Anna Bjerger
The Unexplained
1 April – 28 April 2004
43B Mitchell Street
‘Anna Bjerger is concerned less with where her chosen images are found than that the ones she uses, transmutes into paintings, have some kind of electrical charge that inheres them, after a confirming delay, permanently to her memory bank.
A connoisseur of the lingering quality of images; of the aftertaste, if you like (she herself has compared her chosen scenes to pervasive scents), she consumes photographs, old and recent, personal and found, searching for captivating fault lines, inexplicable awkwardness and destabilizing emotional echoes, and monitoring the fade-rate of the psychic imprints they leave upon her. Analysing Bjerger’s work purely in terms of its iconography – discussing it, in other words, as if it merely carried over the plaintive qualities of the snapshot – isn’t apt since her work is medium-specific. It’s about what the alchemical process of painting can do to our reception of an image that already had some kind of potential. It’s about how the haloing of paint’s slips, dribbles and generalized ambiguities can push it into another register. ...so deftly does her work oscillate between raw materiality and figuration that one imagines what it would feel like to be made of the same stuff as the painting: to be that provisional and loosely outlined.
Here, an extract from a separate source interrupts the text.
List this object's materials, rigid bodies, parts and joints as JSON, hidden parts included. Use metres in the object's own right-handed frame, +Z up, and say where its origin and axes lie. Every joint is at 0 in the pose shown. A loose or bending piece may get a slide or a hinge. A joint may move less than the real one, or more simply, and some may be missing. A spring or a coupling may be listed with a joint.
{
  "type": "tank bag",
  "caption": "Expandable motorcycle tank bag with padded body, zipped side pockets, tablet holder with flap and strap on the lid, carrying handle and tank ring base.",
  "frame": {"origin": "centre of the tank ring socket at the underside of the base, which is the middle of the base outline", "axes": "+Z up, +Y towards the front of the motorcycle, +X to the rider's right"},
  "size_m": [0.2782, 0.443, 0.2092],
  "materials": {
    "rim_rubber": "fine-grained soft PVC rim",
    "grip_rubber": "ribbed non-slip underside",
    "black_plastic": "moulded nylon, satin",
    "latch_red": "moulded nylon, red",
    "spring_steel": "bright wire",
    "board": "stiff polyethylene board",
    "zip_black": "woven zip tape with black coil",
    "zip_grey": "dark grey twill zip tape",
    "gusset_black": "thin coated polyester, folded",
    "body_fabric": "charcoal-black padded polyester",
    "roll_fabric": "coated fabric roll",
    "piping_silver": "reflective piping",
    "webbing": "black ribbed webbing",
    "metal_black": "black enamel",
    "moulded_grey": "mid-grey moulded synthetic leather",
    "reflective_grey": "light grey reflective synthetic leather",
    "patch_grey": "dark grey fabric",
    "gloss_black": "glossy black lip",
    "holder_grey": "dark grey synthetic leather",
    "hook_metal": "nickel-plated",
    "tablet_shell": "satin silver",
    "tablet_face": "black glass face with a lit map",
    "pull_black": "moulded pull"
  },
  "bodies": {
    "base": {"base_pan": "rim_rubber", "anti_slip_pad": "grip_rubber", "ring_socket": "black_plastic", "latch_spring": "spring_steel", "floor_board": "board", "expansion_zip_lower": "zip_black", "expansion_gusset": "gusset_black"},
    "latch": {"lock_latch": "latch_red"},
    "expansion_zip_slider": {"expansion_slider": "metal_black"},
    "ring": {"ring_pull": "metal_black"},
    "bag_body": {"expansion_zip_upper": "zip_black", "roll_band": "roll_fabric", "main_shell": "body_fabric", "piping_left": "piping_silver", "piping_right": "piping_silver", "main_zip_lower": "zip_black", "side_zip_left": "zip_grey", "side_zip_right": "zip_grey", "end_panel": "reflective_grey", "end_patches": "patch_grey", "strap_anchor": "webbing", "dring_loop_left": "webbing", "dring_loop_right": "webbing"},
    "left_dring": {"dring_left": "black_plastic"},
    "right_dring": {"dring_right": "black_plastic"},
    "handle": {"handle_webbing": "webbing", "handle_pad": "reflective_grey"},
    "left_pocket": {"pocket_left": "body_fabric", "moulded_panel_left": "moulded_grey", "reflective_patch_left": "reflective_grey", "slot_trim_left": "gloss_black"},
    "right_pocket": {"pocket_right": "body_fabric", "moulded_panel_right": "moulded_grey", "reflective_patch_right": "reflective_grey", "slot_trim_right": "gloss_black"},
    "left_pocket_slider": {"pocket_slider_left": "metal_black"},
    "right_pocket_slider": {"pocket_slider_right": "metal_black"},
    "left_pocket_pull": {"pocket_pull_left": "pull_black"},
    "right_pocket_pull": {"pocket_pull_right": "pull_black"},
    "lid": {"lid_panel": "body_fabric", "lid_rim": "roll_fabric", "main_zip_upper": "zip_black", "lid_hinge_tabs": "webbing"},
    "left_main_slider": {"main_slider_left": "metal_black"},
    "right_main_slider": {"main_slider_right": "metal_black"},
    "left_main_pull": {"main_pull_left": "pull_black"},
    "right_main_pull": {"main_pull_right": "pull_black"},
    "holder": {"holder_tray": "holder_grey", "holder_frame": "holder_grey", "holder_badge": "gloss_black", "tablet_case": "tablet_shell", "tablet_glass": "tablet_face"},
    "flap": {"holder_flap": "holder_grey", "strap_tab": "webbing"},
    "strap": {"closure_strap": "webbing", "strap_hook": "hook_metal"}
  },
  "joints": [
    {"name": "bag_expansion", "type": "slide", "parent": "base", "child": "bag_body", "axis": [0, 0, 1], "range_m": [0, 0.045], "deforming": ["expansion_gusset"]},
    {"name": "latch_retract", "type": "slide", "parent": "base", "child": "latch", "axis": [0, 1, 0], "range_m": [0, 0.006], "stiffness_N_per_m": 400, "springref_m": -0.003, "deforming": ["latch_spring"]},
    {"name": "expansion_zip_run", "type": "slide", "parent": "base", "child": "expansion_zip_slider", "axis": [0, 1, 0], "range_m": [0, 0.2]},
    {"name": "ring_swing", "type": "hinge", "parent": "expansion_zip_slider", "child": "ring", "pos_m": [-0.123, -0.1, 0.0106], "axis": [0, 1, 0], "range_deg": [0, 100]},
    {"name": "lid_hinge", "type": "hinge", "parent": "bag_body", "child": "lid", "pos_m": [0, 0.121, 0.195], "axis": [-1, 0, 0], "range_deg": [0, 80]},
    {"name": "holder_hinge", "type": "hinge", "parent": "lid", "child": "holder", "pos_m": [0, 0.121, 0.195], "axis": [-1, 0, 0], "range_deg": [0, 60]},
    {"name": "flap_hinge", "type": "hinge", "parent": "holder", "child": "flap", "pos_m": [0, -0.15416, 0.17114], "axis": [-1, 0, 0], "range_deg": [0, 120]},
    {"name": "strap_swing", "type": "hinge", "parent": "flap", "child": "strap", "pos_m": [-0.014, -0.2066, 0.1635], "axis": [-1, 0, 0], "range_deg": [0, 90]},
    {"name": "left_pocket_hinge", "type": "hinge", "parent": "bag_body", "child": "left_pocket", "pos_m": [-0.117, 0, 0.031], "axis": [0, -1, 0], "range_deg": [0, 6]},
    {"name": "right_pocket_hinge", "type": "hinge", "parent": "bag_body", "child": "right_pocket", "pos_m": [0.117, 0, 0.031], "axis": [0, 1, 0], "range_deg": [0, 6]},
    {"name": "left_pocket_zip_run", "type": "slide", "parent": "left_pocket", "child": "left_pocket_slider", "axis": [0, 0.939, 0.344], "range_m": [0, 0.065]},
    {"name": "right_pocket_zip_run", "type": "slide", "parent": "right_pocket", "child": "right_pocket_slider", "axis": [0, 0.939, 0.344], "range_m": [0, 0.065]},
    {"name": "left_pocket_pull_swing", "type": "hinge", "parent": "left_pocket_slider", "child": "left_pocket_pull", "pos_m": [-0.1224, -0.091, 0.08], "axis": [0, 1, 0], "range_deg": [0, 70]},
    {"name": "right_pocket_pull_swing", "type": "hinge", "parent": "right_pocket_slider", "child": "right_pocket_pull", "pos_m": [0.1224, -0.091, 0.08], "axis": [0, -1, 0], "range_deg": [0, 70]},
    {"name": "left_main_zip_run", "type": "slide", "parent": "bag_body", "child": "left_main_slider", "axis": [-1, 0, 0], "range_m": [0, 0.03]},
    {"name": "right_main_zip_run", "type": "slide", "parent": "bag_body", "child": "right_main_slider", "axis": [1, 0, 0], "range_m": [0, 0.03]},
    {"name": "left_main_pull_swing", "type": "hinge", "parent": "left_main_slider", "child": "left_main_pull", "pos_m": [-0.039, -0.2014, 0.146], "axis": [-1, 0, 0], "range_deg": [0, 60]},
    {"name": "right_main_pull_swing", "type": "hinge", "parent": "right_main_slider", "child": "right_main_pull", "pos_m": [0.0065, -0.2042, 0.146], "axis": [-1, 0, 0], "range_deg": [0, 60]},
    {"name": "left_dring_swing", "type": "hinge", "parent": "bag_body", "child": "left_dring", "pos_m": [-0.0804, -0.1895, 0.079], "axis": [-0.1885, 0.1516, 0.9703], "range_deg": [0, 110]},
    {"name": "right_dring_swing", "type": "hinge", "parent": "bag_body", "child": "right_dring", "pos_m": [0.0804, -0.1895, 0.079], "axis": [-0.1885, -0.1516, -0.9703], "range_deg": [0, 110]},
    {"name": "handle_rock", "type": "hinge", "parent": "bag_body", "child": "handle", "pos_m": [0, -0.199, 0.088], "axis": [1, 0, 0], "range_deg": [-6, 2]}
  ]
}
It’s only partly possible to explain why an image that’s not realistic in a photographic sense can be more alive than one that is, and why one that trails a dusty photographic spectre may feel realer still. We’re currently wired so that painting which does this, which comes across like a pale stranger in a bar who asks us to guess his or her life story and ends up telling us our own, feels true no matter what it depicts. And the only proof that Bjerger understands it any better than we do is that she’s able to do it over and again.’
(Extracted from text by Martin Herbert, 2003 for the Chapter Gallery publication)
Recent exhibitions have included her solo show Angels In Your Beer, a Chapter touring exhibition which premiered at Chapter Gallery, Cardiff and travels to Oriel Mwldan, Cardigan and then to the Pumphouse Gallery, London in August.